¿Dónde está el límite entre el cumplido con buenas
intenciones y la lisonja barata de la que se espera obtener una buena tajada?
¿Cuál es la diferencia entre el que sabe valorar y reconocer
lo positivo que tenemos o hacemos por y para los demás y el cobista que quiere
comprar tu aprobación a golpe de alabanza ficticia o sobreactuada?
¿En qué momento malinterpretamos una atención benévola tomándola
por una adulación rastrera y oportunista o a la inversa?
¿Por qué no existe un mecanismo que permita distinguir
claramente al abyecto lameculos, al vil pelotillero, al ruin tiralevitas, al
despreciable chaquetero que nos dora la píldora para conseguir de la forma más
innoble nuestro favor?
¿Por qué es tan fácil ganarse a alguien a golpe de agasajo?
¿Será que el primer mundo y su sobrealimentación buscan el
reconocimiento social a toda costa? ¿O que en el fondo nuestro mecanismo
interno es insultantemente poco sofisticado, capaz de ponerse en marcha con un irrisorio
camelo por parte del prójimo?
¿Será que al odiar al pelota odiamos en el fondo nuestra
naturaleza ingenua, capaz de sucumbir al elogio?

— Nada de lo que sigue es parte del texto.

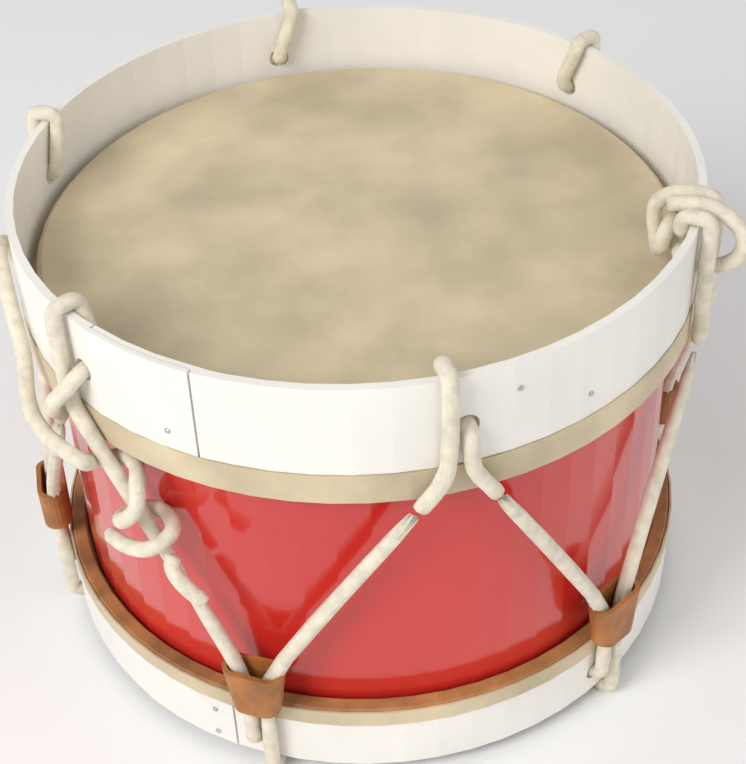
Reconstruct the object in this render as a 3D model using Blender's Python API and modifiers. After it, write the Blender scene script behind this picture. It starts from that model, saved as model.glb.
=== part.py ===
"""Bombo: a small two-headed drum laced with rope and tightened by six sliding leather ears.

Metres, +Z up, the front towards -Y. Angles are degrees round the drum's axis, 0 along +X and
growing towards +Y. The drum stands on the six rope turns under its lower counterhoop.
"""
import math

import bmesh
import bpy
from mathutils import Matrix, Vector

# Driving dimensions of the wooden parts
HOOP_RADIUS = 0.127
HOOP_THICKNESS = 0.003
HOOP_SPAN = 0.1858
TOP_HOOP_HEIGHT = 0.0357
LOW_HOOP_HEIGHT = 0.0229
LAP_ANGLES = (-134.3, -115.8)
LAP_LAYER = 0.0018
LAP_CRACK_DEG = 0.35
LAP_FADE_DEG = 3.0
SHELL_RADIUS = 0.119
SHELL_WALL = 0.0035
SHELL_EDGE_ROUND = 0.0015
VENT_RADIUS = 0.0024
VENT_ANGLE = -126.7
VENT_HEIGHT = 0.1150
STIFFENER_WALL = 0.005
STIFFENER_HEIGHT = 0.018
STIFFENER_INSET = 0.002
FLESH_WIDTH = 0.0062
FLESH_CLEARANCE = 0.0012
FLESH_TOP_HEIGHT = 0.0112
FLESH_LOW_HEIGHT = 0.0064
FLESH_ROUND = 0.0008

# Driving dimensions of the skins, the rope and the ears
SKIN = 0.0008
SKIRT_TUCK = 0.0004
TOP_HEAD_RISE = 0.0104
LOW_HEAD_RISE = 0.0066
CORD_RADIUS = 0.00315
CORD_FLAT = 0.00063
CORD_SPACING = 0.0069
LACE_HOLE_RADIUS = 0.0042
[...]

¿Y qué hacer para blindarnos contra el ditirambo y abrirnos a
la crítica constructiva?
No, tampoco queremos censura ni al detractor con su látigo
azotando nuestra débil autoestima construida a base de zalamería y arrumacos
provenientes de seres tan serviles como aprovechados.
Queremos que nos den jabón sin ser conscientes de ello, que
nos regalen la oreja fundamentando cada piropo como si fuese de verdad certero.
Lo que de verdad perseguimos es ser admirados como pieza de
museo por algo tan simple como una nueva camiseta, un cinturón “low cost”, una
falsificación de un perfume por la que regateamos a un vendedor ambulante, un
frívolo cambio de peinado, una nueva tonalidad de laca de uñas.
Lo que de verdad queremos es huir de la mediocridad que
encorseta, la vulgaridad que nos tiraniza.
Y si para ello hay que entregarse a la infame lisonja, nos
tapamos los ojos y los oídos como señal de rechazo, dejando un ligero hueco
entre los dedos y sin llegar a taponar totalmente el canal auditivo para poder
contemplar y escuchar a nuestro ferviente admirador hipócrita.
Esta vez no estoy tan de acuerdo. Siempre me he tomado el peloteo como una ofensa a mi inteligencia; quiero creer que soy capaz de distinguir al peloteo rastrero del, como tú describes, "piropo bien fundamentado", claro. No sé, pienso que, al igual que tú defendías en otro post que no hay mayor crítico hacia uno mismo que uno mismo, también pienso que no hay piropo más satisfactorio que el uno mismo se echa cuando está orgulloso de veras.